Understanding Pre-Diabetes / Patients who come in for physicals or other check-ups can be screened for diabetes


Understanding Pre-Diabetes

Posted by Mark Hosko, MD in Medical Education 26 Aug 2013

Many patients diagnosed with type 2 diabetes express surprise and shock that the disease seemed to sneak up on them out of nowhere. The truth is, however, that the blood glucose levels in these individuals have been above the normal range for quite some time. Research has indicated that a lot of damage to the body resulting from diabetes, including significant damage to the cardiovascular and circulatory systems, actually occurred during this pre-diabetic stage.


Pre-diabetes is the precursor to diabetes. Other than having actual blood glucose measurements in hand, most people who have pre-diabetes and even diabetes may have few if any symptoms, and frequently those symptoms may not be recognized. Symptoms of pre-diabetes may include feeling extreme, unexplained fatigue; frequent or recurring infections; cuts and bruises that heal slowly; tingling or numbness in the extremities; blurry vision; needing to urinate frequently; and being unusually thirsty.

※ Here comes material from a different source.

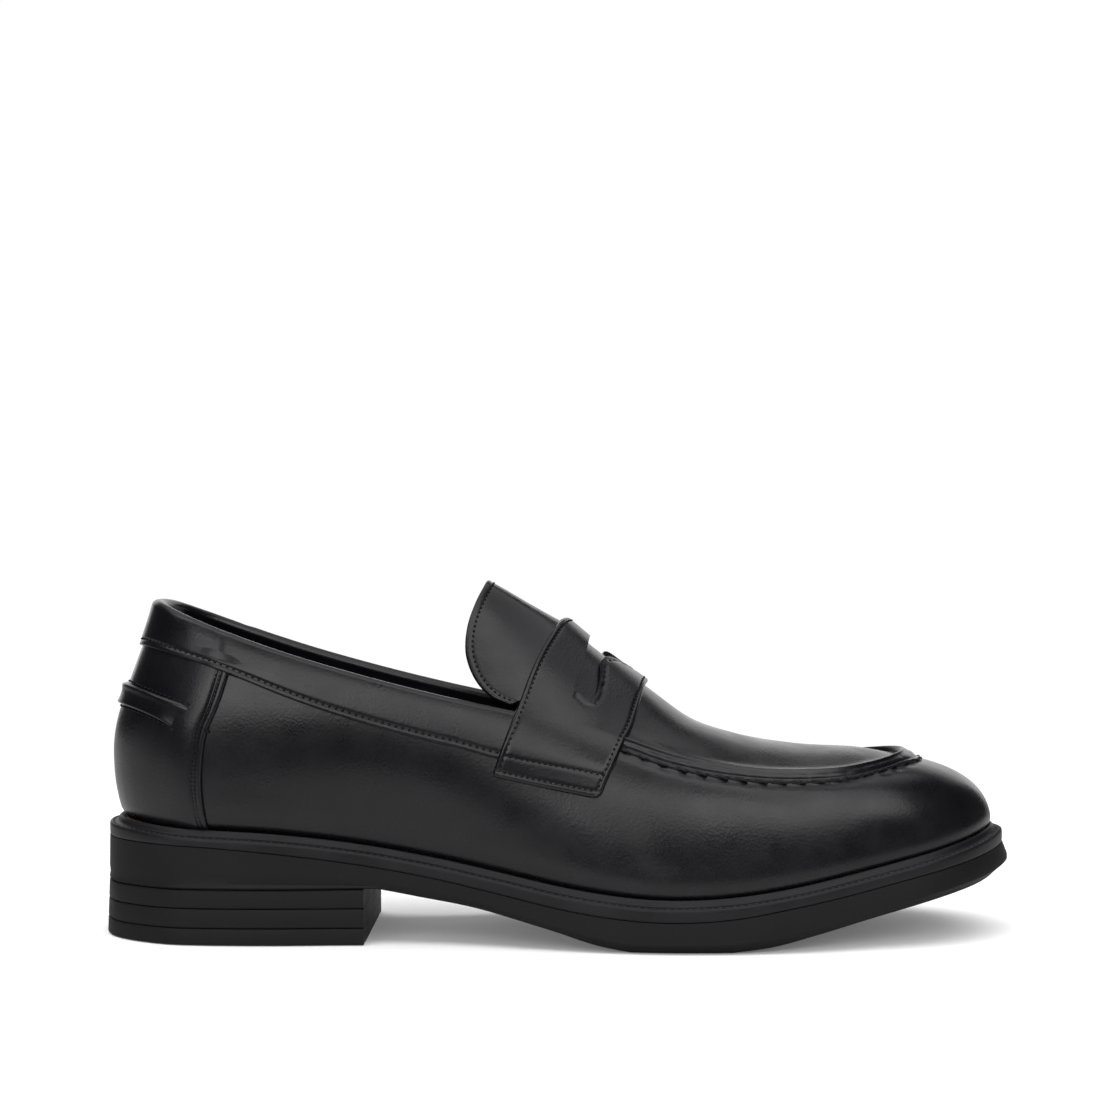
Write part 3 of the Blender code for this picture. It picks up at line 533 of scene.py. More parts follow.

Portland Urgent Care patients who come in for physicals or other check-ups can be screened for diabetes.


It is not guaranteed that you will develop type 2 diabetes if you are pre-diabetic, but a family history of diabetes, obesity, high cholesterol, high blood pressure, and belonging to certain high-risk ethnic and minority groups makes the risk of developing diabetes more likely.